In 'Earl Walter', the twelfth bard, from Clyde, sings of young Walter Hamilton's defeating Lord Darcie in single combat before the king and being rewarded with his daughter's hand.

In 'Kilmeny', the thirteenth bard, Drummond of Ern, sings of a young woman who is taken to 'the land of thochte' and returns for a period to impart 'wordis of wonder, and wordis of truthe'.

Night the Third

In 'Mary Scott', the fourteenth bard, from the Borders, sings of how Lord Pringle of Torwoodlee disguises himself as an abbot to visit his beloved Mary, daughter of his rival Tushilaw.

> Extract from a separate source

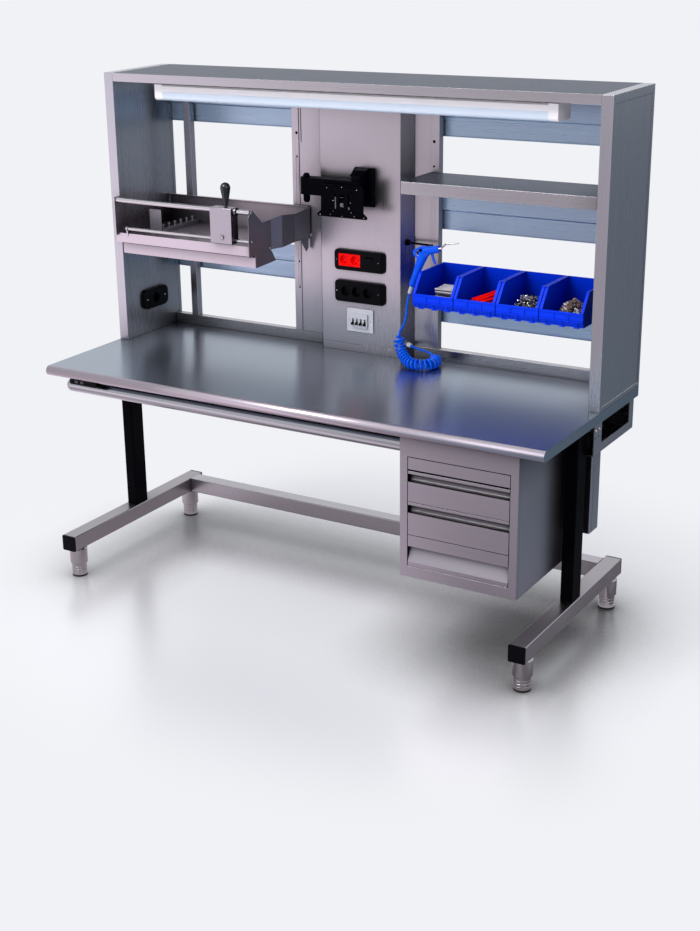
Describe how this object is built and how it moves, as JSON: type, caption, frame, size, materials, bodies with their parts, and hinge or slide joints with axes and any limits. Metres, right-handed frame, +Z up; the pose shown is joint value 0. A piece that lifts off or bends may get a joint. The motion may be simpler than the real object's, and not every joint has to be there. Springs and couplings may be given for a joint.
{
  "type": "height-adjustable packing table",
  "caption": "Stainless steel packing table on lifting columns with a superstructure, cabinet, film cutter, monitor arm, bins and air gun on a coiled hose.",
  "frame": {"origin": "on the floor under the middle of the footprint's box", "axes": "+Z up, +X to the user's right along the worktop, +Y to the back"},
  "size_m": [2, 0.834, 1.861],
  "materials": {
    "dark_steel": "satin",
    "steel": "brushed",
    "rail_steel": "satin",
    "black_metal": "satin powder coat",
    "black_plastic": "matt",
    "black_rubber": "matt",
    "board": "raw",
    "white_metal": "satin",
    "white_plastic": "gloss",
    "diffuser": "frosted",
    "red_plastic": "gloss",
    "blue_plastic": "gloss",
    "blue_hose": "gloss"
  },
  "bodies": {
    "base": {"foot_beams": "dark_steel", "rear_cross_beam": "steel", "beam_end_caps": "black_plastic", "levelling_feet": "steel", "foot_pads": "black_rubber", "column_outers": "black_metal"},
    "drawer_1_body": {"drawer_1": "steel"},
    "drawer_2_body": {"drawer_2": "steel"},
    "drawer_3_body": {"drawer_3": "steel"},
    "drawer_4_body": {"drawer_4": "steel"},
    "up_button_body": {"up_button": "dark_steel"},
    "down_button_body": {"down_button": "dark_steel"},
    "rocker": {"rocker_switch": "black_plastic"},
    "toggles": {"breaker_toggles": "black_plastic"},
    "carriage": {"cutter_carriage": "steel", "carriage_knob": "black_plastic"},
    "arm_inner": {"arm_link_inner": "black_metal"},
    "arm_outer": {"arm_link_outer": "black_metal"},
    "arm_swivel": {"arm_head": "black_metal"},
    "monitor_plate": {"vesa_plate": "black_metal"},
    "trigger": {"gun_trigger": "blue_plastic"},
    "desk": {"column_inners": "black_metal", "worktop": "steel", "worktop_core": "board", "side_brackets": "steel", "cable_tray": "steel", "front_tube": "steel", "tube_brackets": "steel", "hand_control": "black_plastic", "service_box": "steel", "cabinet_shell": "steel", "cheek_left": "steel", "cheek_right": "steel", "canopy": "steel", "lamp_housing": "white_metal", "lamp_diffuser": "diffuser", "lamp_end_caps": "white_plastic", "uprights": "steel", "sill_rails": "steel", "hanging_rails": "rail_steel", "filler_panels": "steel", "tower_shell": "steel", "shelf": "steel", "socket_units": "black_plastic", "red_sockets": "red_plastic", "breaker_plate": "white_plastic", "cheek_socket": "black_plastic", "cutter_tray": "steel", "cutter_end_plate": "dark_steel", "cutter_rods": "steel", "pin_rail": "dark_steel", "arm_bracket": "black_metal", "storage_bins": "blue_plastic", "gun_hook": "black_metal", "gun_body": "blue_plastic", "gun_nozzle": "steel", "hose_upper": "blue_hose", "hose_coil": "blue_hose", "hose_tail": "blue_hose", "hose_fittings": "white_plastic"}
  },
  "joints": [
    {"name": "desk_lift", "type": "slide", "parent": "base", "child": "desk", "axis": [0, 0, 1], "range_m": [0, 0.3]},
    {"name": "drawer_1_slide", "type": "slide", "parent": "desk", "child": "drawer_1_body", "axis": [0, -1, 0], "range_m": [0, 0.4]},
    {"name": "drawer_2_slide", "type": "slide", "parent": "desk", "child": "drawer_2_body", "axis": [0, -1, 0], "range_m": [0, 0.4]},
    {"name": "drawer_3_slide", "type": "slide", "parent": "desk", "child": "drawer_3_body", "axis": [0, -1, 0], "range_m": [0, 0.4]},
    {"name": "drawer_4_slide", "type": "slide", "parent": "desk", "child": "drawer_4_body", "axis": [0, -1, 0], "range_m": [0, 0.4]},
    {"name": "up_button_press", "type": "slide", "parent": "desk", "child": "up_button_body", "axis": [0, 1, 0], "range_m": [0, 0.0015], "stiffness_N_per_m": 800},
    {"name": "down_button_press", "type": "slide", "parent": "desk", "child": "down_button_body", "axis": [0, 1, 0], "range_m": [0, 0.0015], "stiffness_N_per_m": 800},
    {"name": "rocker_tilt", "type": "hinge", "parent": "desk", "child": "rocker", "pos_m": [-0.021, 0.312, 1.1905], "axis": [1, 0, 0], "range_deg": [-16, 0]},
    {"name": "breaker_switch", "type": "hinge", "parent": "desk", "child": "toggles", "pos_m": [-0.062, 0.31, 0.959], "axis": [1, 0, 0], "range_deg": [-45, 0]},
    {"name": "carriage_slide", "type": "slide", "parent": "desk", "child": "carriage", "axis": [1, 0, 0], "range_m": [-0.385, 0.05]},
    {"name": "arm_wall_pivot", "type": "hinge", "parent": "desk", "child": "arm_inner", "pos_m": [-0.037, 0.261, 1.4795], "axis": [0, 0, 1], "range_deg": [-5, 60]},
    {"name": "arm_elbow", "type": "hinge", "parent": "arm_inner", "child": "arm_outer", "pos_m": [-0.254, 0.261, 1.448], "axis": [0, 0, 1], "range_deg": [-90, 0]},
    {"name": "arm_swivel", "type": "hinge", "parent": "arm_outer", "child": "arm_swivel", "pos_m": [-0.081, 0.261, 1.44], "axis": [0, 0, 1], "range_deg": [-7, 7]},
    {"name": "plate_tilt", "type": "hinge", "parent": "arm_swivel", "child": "monitor_plate", "pos_m": [-0.081, 0.242, 1.423], "axis": [1, 0, 0], "range_deg": [-5, 15]},
    {"name": "trigger_pull", "type": "hinge", "parent": "desk", "child": "trigger", "pos_m": [0.267, 0.256, 1.266], "axis": [0, 1, 0], "range_deg": [0, 14], "stiffness_Nm_per_rad": 0.4}
  ]
}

When their liaison is discovered, her mother poisons her, but after his forces have triumphed Lord Pringle restores her to life with a kiss, they marry, and peace prevails.

In 'King Edward's Dream', the fifteenth bard, from Lammermoor, sings of the dying Edward I's vision of a future free Scotland entering into a voluntary union with England.

In 'Drumlanrig', the sixteenth bard, from Nithsdale, sings of the defeat of the Earl of Lennox's invading force by James Douglas of Drumlanrig. Douglas is spurred on by May Morison, who has been abducted by the English and whose brother falls in the conflict: at the end she accepts him as her husband.

In 'The Abbot M'Kinnon', the seventeenth bard, from the Hebrides, sings of the sinking of the Abbot of Iona's ship in retribution for his liaison with Matilda of Skye in male disguise.

Conclusion

After a passionate debate between the factions at Court, Queen Mary's harp is awarded to Gardyn. The Ettrick bard is happy to receive a less elaborate instrument, which will eventually be inherited by Hogg.

==Reception==
The first edition of The Queen's Wake was enthusiastically received by almost all of the reviewers as a triumph by a self-taught genius. The only dissenting voice was The Eclectic Review, which objected to the modern obsession with supernatural beings. The third edition was boosted by a favourable review by Francis Jeffrey in The Edinburgh Review, recognising poetry of a high order, though elsewhere there were less sympathetic verdicts.